Problem requirements :: Repeat exactly the lines from the start of the material below up to and including the "import Sketcher" line.

[start]

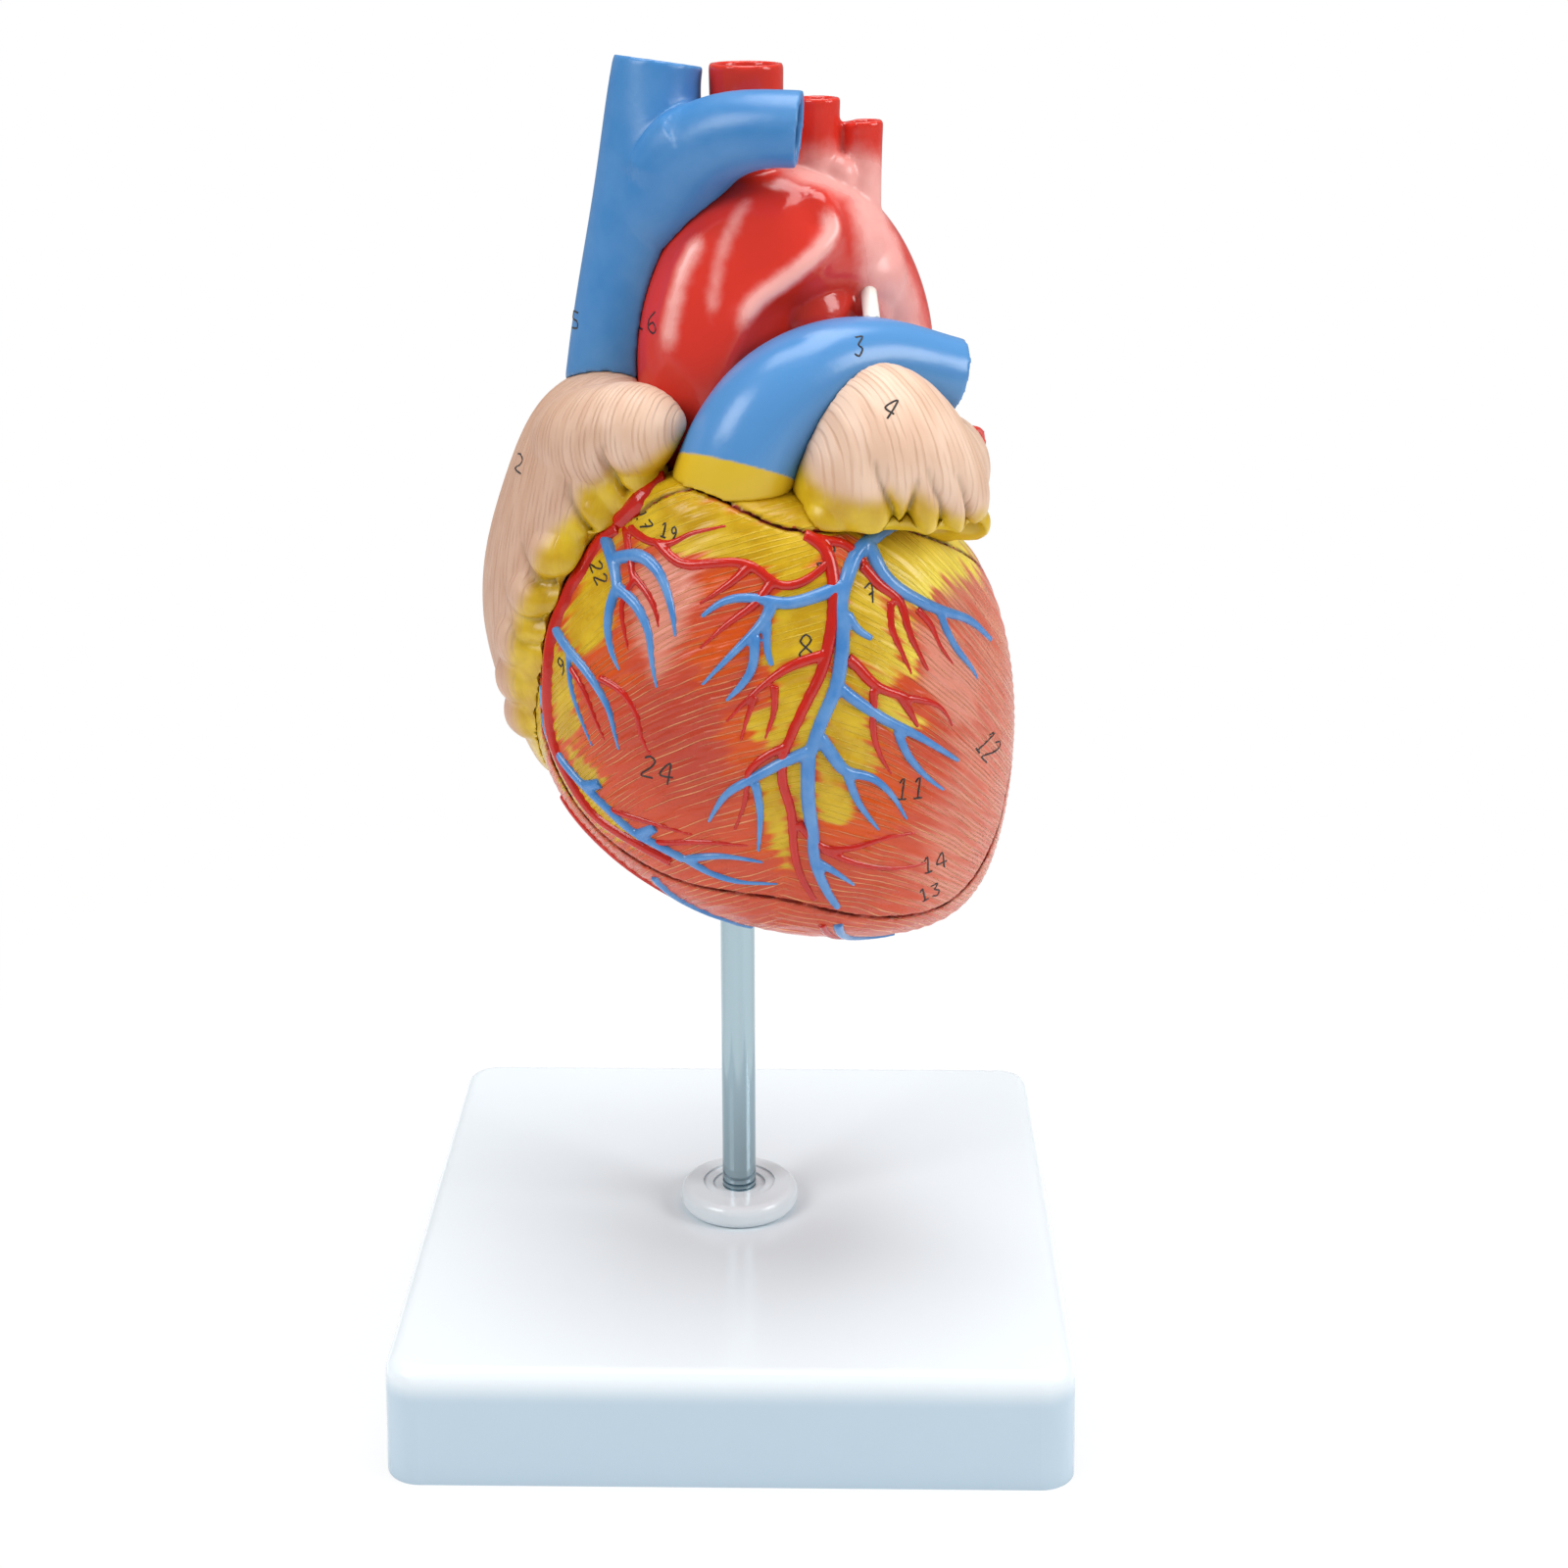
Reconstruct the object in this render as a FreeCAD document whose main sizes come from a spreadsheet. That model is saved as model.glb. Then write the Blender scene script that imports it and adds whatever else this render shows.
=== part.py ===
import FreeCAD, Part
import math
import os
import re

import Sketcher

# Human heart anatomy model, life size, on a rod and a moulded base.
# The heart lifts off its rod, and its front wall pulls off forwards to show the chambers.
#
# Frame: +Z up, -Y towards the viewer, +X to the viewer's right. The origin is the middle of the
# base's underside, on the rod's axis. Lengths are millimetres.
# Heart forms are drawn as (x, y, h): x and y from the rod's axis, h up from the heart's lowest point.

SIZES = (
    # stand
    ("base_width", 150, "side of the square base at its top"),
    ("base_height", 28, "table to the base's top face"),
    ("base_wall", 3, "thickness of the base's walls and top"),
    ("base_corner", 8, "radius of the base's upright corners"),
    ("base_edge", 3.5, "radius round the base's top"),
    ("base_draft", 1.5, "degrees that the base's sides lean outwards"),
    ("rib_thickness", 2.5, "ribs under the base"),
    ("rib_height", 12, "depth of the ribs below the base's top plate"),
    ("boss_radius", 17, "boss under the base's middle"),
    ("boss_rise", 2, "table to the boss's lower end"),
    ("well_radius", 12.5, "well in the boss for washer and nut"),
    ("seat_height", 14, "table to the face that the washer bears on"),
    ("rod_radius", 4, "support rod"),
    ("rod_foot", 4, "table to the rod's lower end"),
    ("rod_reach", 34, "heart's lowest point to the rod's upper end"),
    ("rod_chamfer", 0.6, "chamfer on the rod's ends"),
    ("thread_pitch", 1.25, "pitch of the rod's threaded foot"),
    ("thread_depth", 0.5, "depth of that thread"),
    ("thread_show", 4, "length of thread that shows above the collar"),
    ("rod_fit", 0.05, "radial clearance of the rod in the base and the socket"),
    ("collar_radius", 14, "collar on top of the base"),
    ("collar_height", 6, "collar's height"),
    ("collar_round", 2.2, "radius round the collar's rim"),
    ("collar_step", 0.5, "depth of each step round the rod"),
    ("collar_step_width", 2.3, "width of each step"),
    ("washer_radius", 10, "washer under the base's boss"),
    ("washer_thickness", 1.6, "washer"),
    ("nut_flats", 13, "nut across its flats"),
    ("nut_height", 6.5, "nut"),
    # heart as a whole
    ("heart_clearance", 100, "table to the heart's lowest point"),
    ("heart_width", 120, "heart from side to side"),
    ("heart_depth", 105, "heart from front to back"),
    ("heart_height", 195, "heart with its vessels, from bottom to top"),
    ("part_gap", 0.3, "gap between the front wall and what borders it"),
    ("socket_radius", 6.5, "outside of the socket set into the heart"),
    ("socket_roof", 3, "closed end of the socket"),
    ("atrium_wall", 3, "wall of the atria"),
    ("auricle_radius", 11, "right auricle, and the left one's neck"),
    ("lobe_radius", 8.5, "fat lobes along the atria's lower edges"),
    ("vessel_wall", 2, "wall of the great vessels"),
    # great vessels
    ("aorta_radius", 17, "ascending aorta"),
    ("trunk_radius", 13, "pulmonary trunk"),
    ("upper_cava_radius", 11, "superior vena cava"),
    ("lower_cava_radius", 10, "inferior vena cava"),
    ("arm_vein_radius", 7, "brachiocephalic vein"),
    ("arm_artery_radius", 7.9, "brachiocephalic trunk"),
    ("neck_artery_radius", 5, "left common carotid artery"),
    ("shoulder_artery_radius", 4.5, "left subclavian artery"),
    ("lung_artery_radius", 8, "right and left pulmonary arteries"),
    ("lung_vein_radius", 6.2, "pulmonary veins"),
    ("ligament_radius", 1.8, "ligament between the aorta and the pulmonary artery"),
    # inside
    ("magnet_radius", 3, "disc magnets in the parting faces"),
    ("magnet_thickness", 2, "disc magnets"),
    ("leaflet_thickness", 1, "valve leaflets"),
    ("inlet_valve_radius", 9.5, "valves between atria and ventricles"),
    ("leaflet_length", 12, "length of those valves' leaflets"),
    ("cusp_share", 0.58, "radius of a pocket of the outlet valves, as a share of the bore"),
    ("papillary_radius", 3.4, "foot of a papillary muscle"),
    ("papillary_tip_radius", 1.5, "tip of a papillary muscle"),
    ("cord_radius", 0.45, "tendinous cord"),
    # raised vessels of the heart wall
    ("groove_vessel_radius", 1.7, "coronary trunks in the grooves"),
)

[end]

Problem solution ::
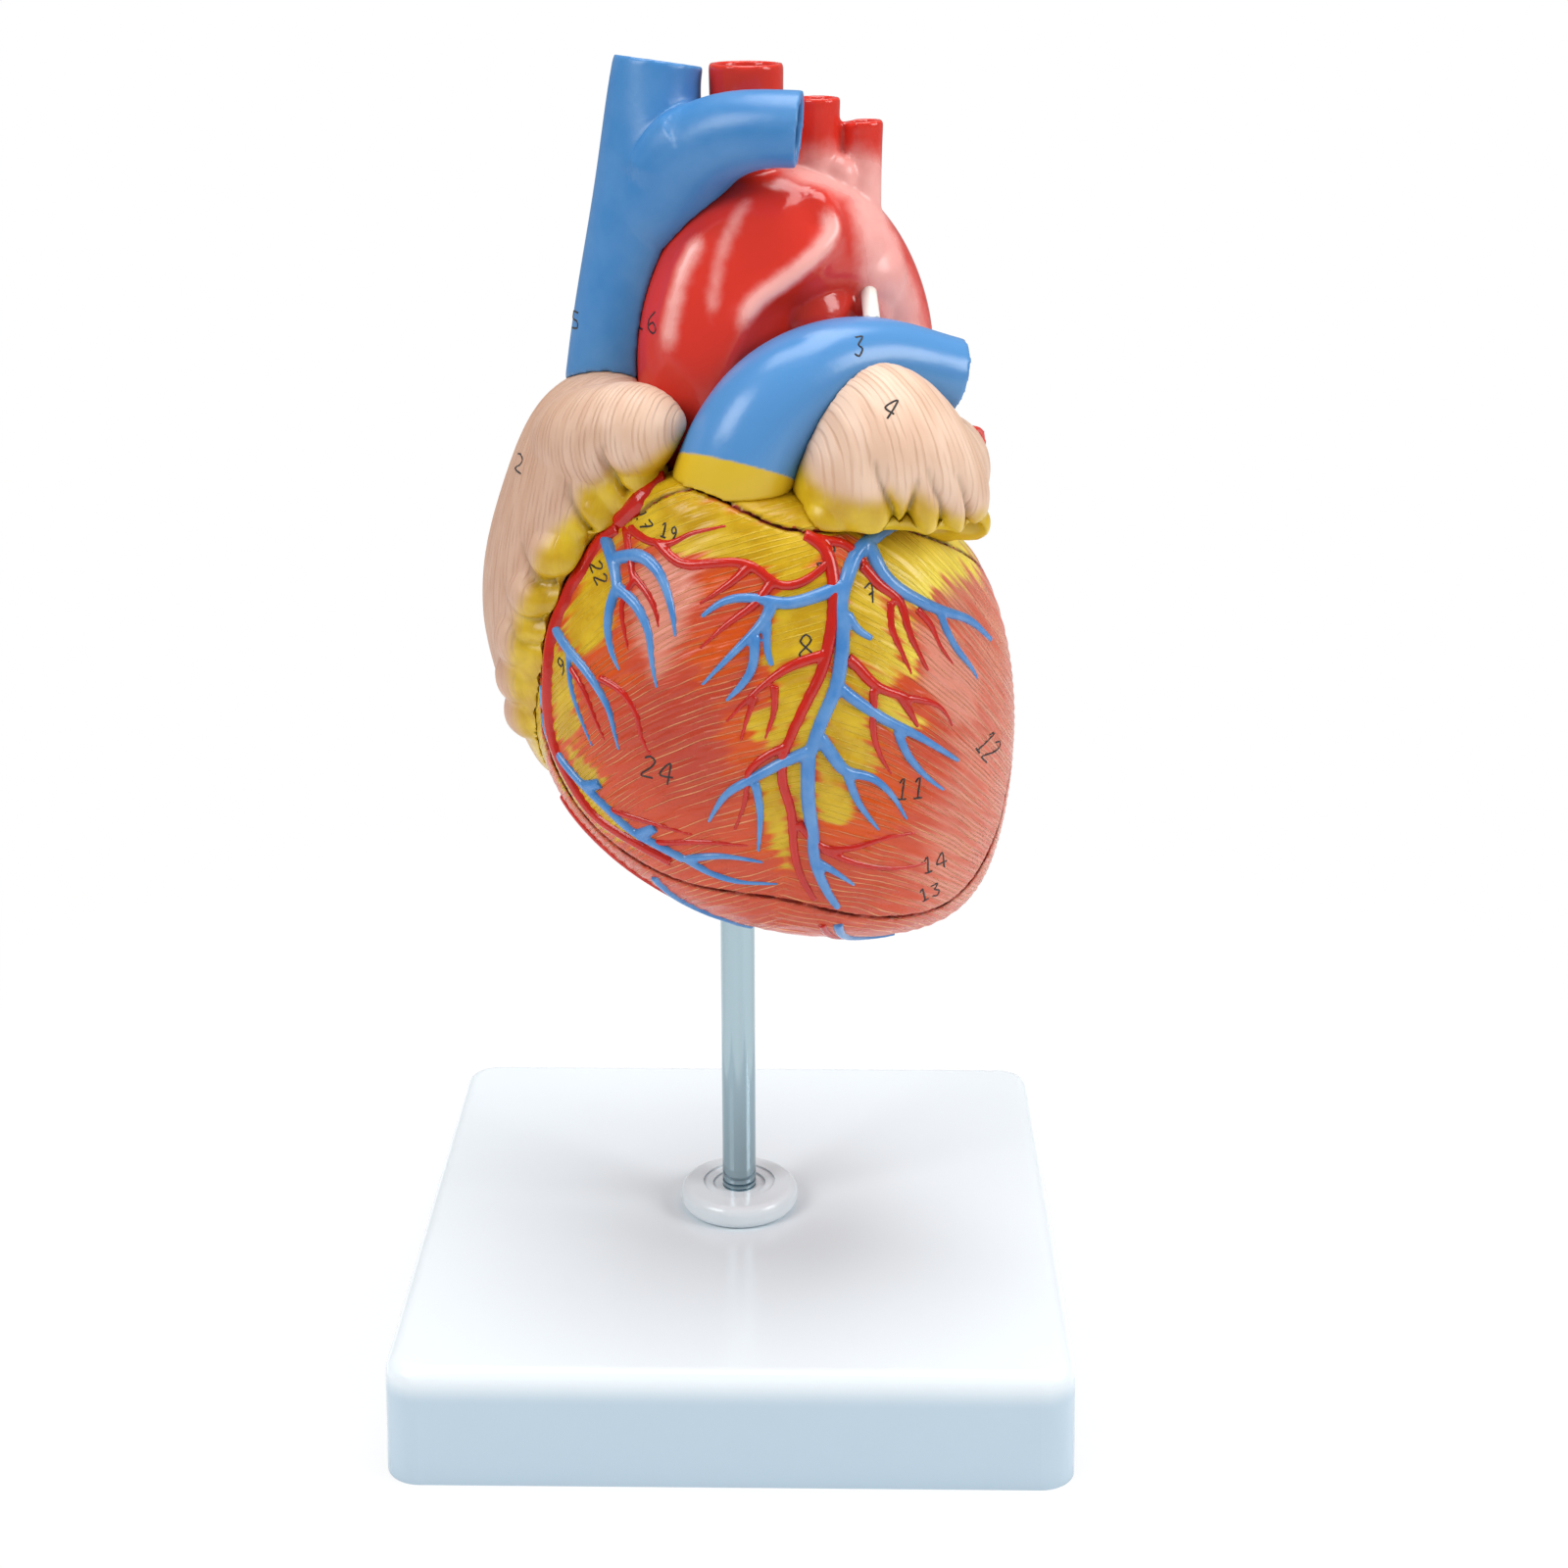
Reconstruct the object in this render as a FreeCAD document whose main sizes come from a spreadsheet. That model is saved as model.glb. Then write the Blender scene script that imports it and adds whatever else this render shows.
=== part.py ===
import FreeCAD, Part
import math
import os
import re

import Sketcher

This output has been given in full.